Toxic earth, bioaccumulation, who could forget how the things we put into the soil return to us, delivered on aluminum chariots. There are no bison in Colorado, Quincy joked, I’ve never even seen one here. Thinking back through all the years I couldn’t recall a memory either, my first real encounter with these beasts in Yellowstone, Wyoming. Only the plush facsimile of CU Boulder’s mascot whispered lullabies in my sleep. To me they only inhabited the tablelands of my dreams. Don’t leave your car, they warned us that these giants are not as gentle as they might look. So imagine my surprise when through the grapevine the news of their existence found its way into my IPhone screen; the last phantoms of a species that once roamed the prairies in the millions. I had to see them.
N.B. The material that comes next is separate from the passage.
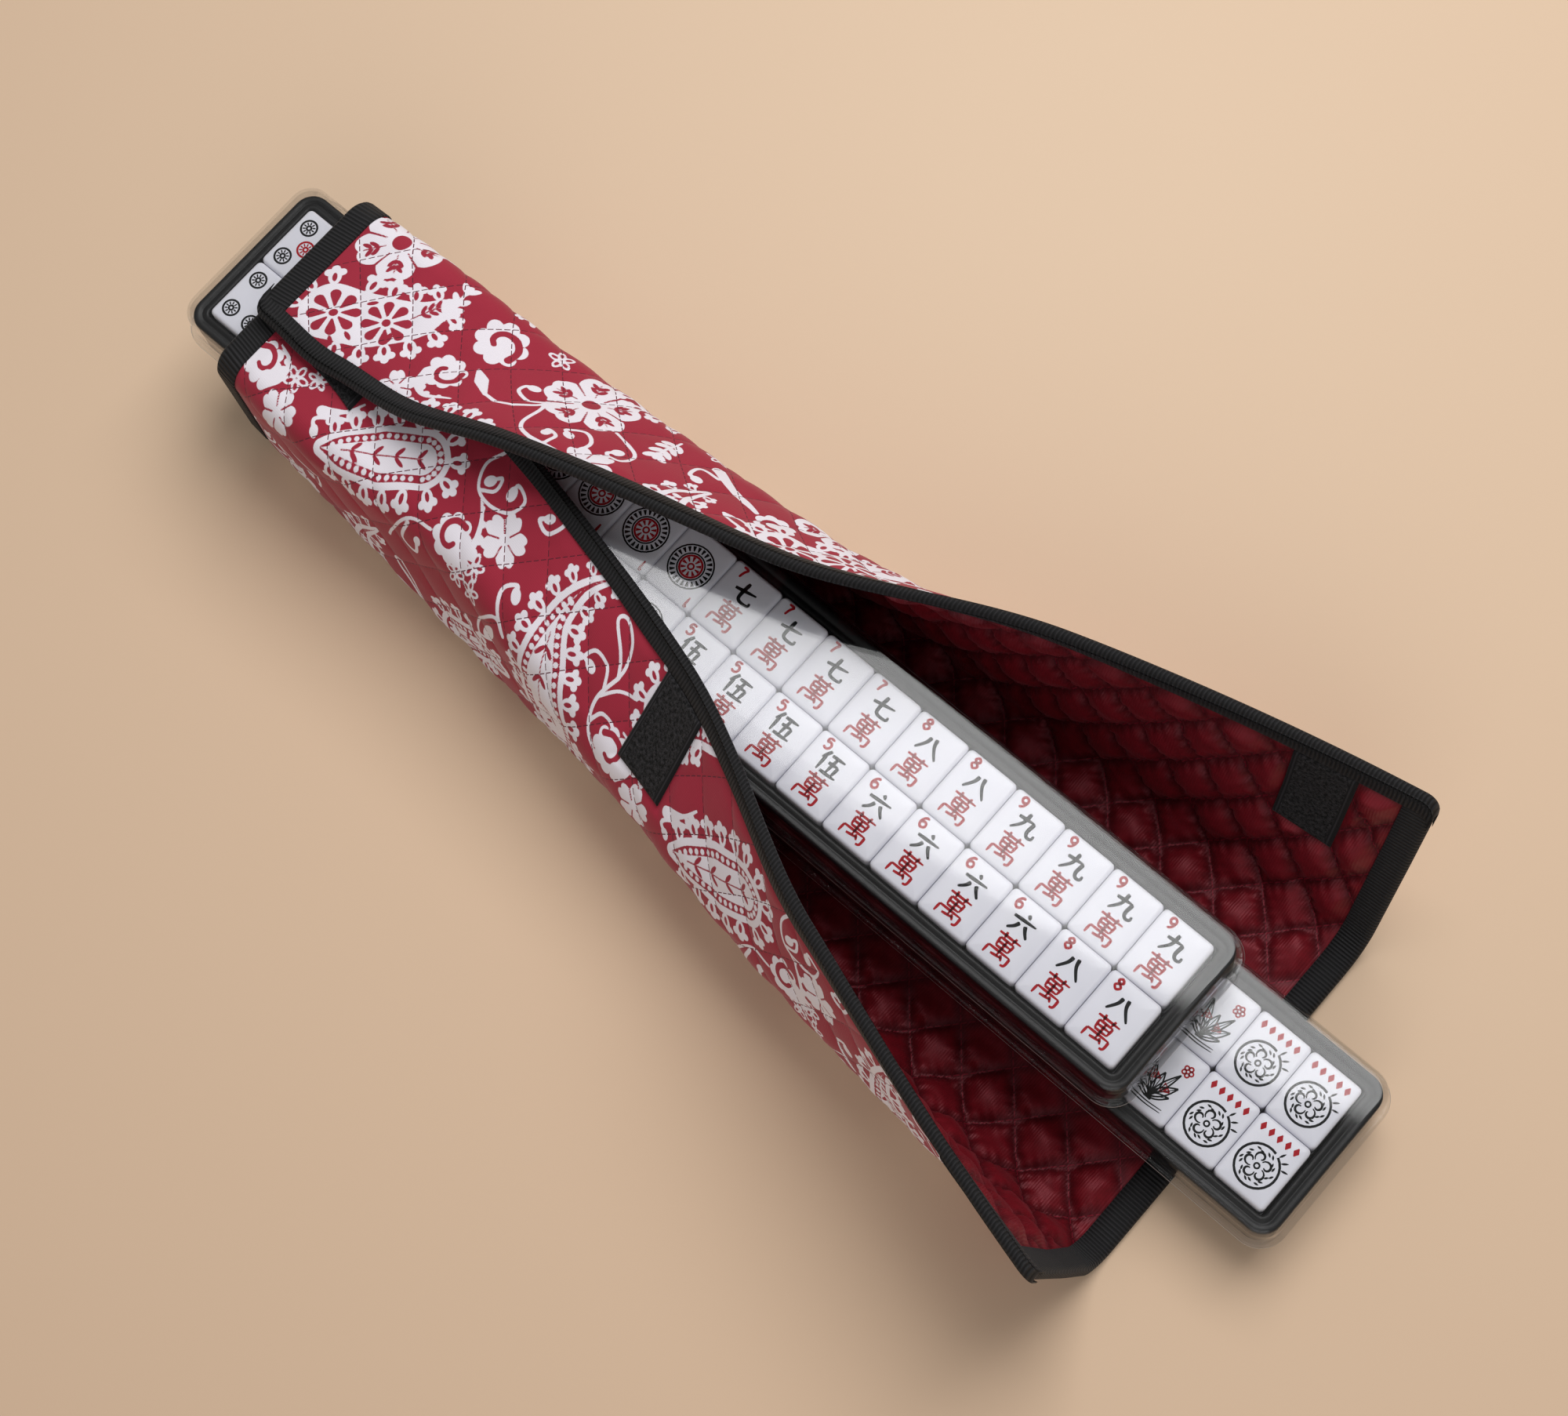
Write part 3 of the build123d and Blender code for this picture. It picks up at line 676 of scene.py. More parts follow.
def paisley(ink, spine, half, fringe=8.2, solid=False):
    """A tapering drop along a spine, inside a fringe of tulips.

    From outside: a white rim, a red channel with white beads in it, and a white heart with a
    leafed vein cut out. A solid one is white all over, for other cuts.
    """
    path = smooth_line(spine)
    widths = np.interp(np.linspace(0, 1, len(path)), np.linspace(0, 1, len(spine)), half)
    step = np.gradient(path)
    normal = 1j * step / abs(step)
    half = np.array(half)
    ink.line(spine, half)
    if not solid:
        ink.line(spine, np.maximum(half - RIM, 0.01), cut=True)
        ink.line(spine, np.maximum(half - RIM - CHANNEL, 0.01))
        core = path[widths > RIM + CHANNEL + 1.6]
        if len(core) > 4:
            ink.line(core[::3], 0.3, cut=True)
            for k in range(2, len(core) - 1, 4):
                along = core[k] - core[k - 1]
                for side in (1, -1):
                    leaf = along / abs(along) * np.exp(0.75j * side)
                    ink.oval(core[k] + 2.9 * leaf, leaf, 2.5, 0.85, cut=True)
    layers = [(fringe * 1.06, 0.2, "fringe")]
    if not solid:
        layers.append((BEAD_PITCH, -RIM - CHANNEL / 2, "bead"))
    for side in (1, -1):
        for gap, inset, draw in layers:
            rim = path + side * normal * np.maximum(widths + inset, 0)
            far = np.concatenate([[0], np.cumsum(abs(np.diff(rim)))])
            for place in np.arange(gap / 2, far[-1] - gap / 4, gap):
                wide = np.interp(place, far, widths)
                foot = np.interp(place, far, rim.real) + 1j * np.interp(place, far, rim.imag)
                if draw == "fringe":
                    k = min(np.searchsorted(far, place), len(normal) - 1)
                    toward = side * normal[k] - 0.25 * step[k] / abs(step[k])
                    tulip(ink, foot, toward, fringe * min(1, 0.55 + wide / 12))
                elif wide > 4.2:
                    ink.disc(foot, BEAD)
    head, forward, end = path[-1], step[-1] / abs(step[-1]), widths[-1]
    if end > 5:
        for angle in np.linspace(-1.25, 1.25, 4 if end < 10 else 5):
            toward = forward * np.exp(1j * angle)
            tulip(ink, head + end * toward, toward, fringe)
        for angle in np.linspace(-1.4, 1.4, 9) if not solid else ():
            ink.disc(head + (end - RIM - CHANNEL / 2) * forward * np.exp(1j * angle), BEAD)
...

An awkward contradiction that nuclear waste saved a species, the way a deadly drug unveiled an underlying predisposition of my body to deteriorate under certain pressures. What was once a chemical weapons manufacturing facility now houses one of the few remaining populations on the Front Range. Migrating so close to poisonous substances, the meat was deemed harmful for human consumption. And so they were left alone. From my Santa Fe I tried to capture an image of the deities, knowing that only the photograph might have the ability to spread farther than the border of the refuge. I imagine a world where they’re once again plentiful, once again free from the gates that currently safeguard them; The protector of those grasslands that hopes to one day roam again.

Slowly but surely, my days lengthen once again. Slowly, not fast enough, but slowly I make the bed.
Climate Archive: Note 42

Always remember, it was stowaway animals and seeds lost in a storm - clinging to life on the backs of debris - that gave way to new species as their ancestors washed ashore to new lands. Where, at once we might consider the alien invasive, in another context - through geologic time, cohabitation, and competition, equilibrium is born once again.